Of course, practicing is essential and is easy. There are simply no expectations or evaluations being made – no rules. This time belongs to you. If you want to apply mindfulness, take a bubble bath. If sitting under a tree suits you – by all means, enjoy. You can practice mindfulness while stirring a pot of soup – seriously, get lost in the rhythmic swirl of the spoon in your hand as your gently stir the pot – a mini-meditation. Mindfulness promotes our inner ability to select the thoughts we want, to abandon thoughts, to shift our thoughts, to calm the succession of thoughts. It is in fact so much easier and quicker than becoming adept on a musical instrument.

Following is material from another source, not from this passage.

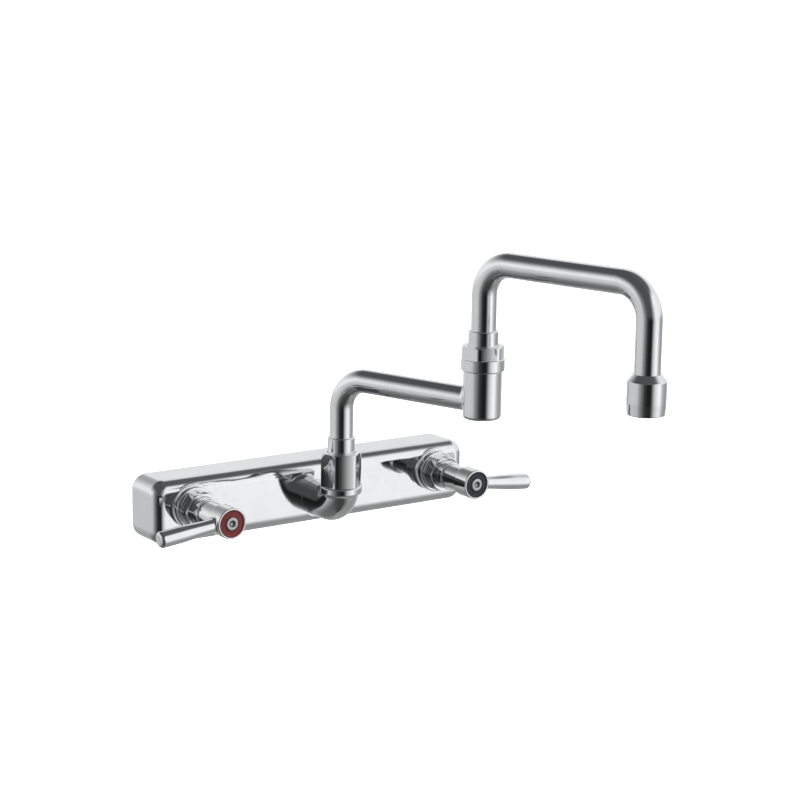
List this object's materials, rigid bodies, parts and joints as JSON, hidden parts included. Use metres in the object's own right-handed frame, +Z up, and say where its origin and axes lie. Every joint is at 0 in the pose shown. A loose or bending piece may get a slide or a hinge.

Don’t give up after your first couple of sessions – give it some time. Remember, our addiction was about immediate gratification whereas mindfulness is about giving you long-lasting effects and a new sense of calm. I have embraced this term, the gentle art of mindfulness, and consider it one of the most important tools supporting my continued recovery. I can avow, based on my own experience, as I journey successfully along the path of recovery, that the ‘gentle art’ of mindfulness possesses a dynamic healing power. It is simple, peaceful, soothing and fulfilling. The life benefits are enormous. It just takes practice and it works if you work it, one day at a time.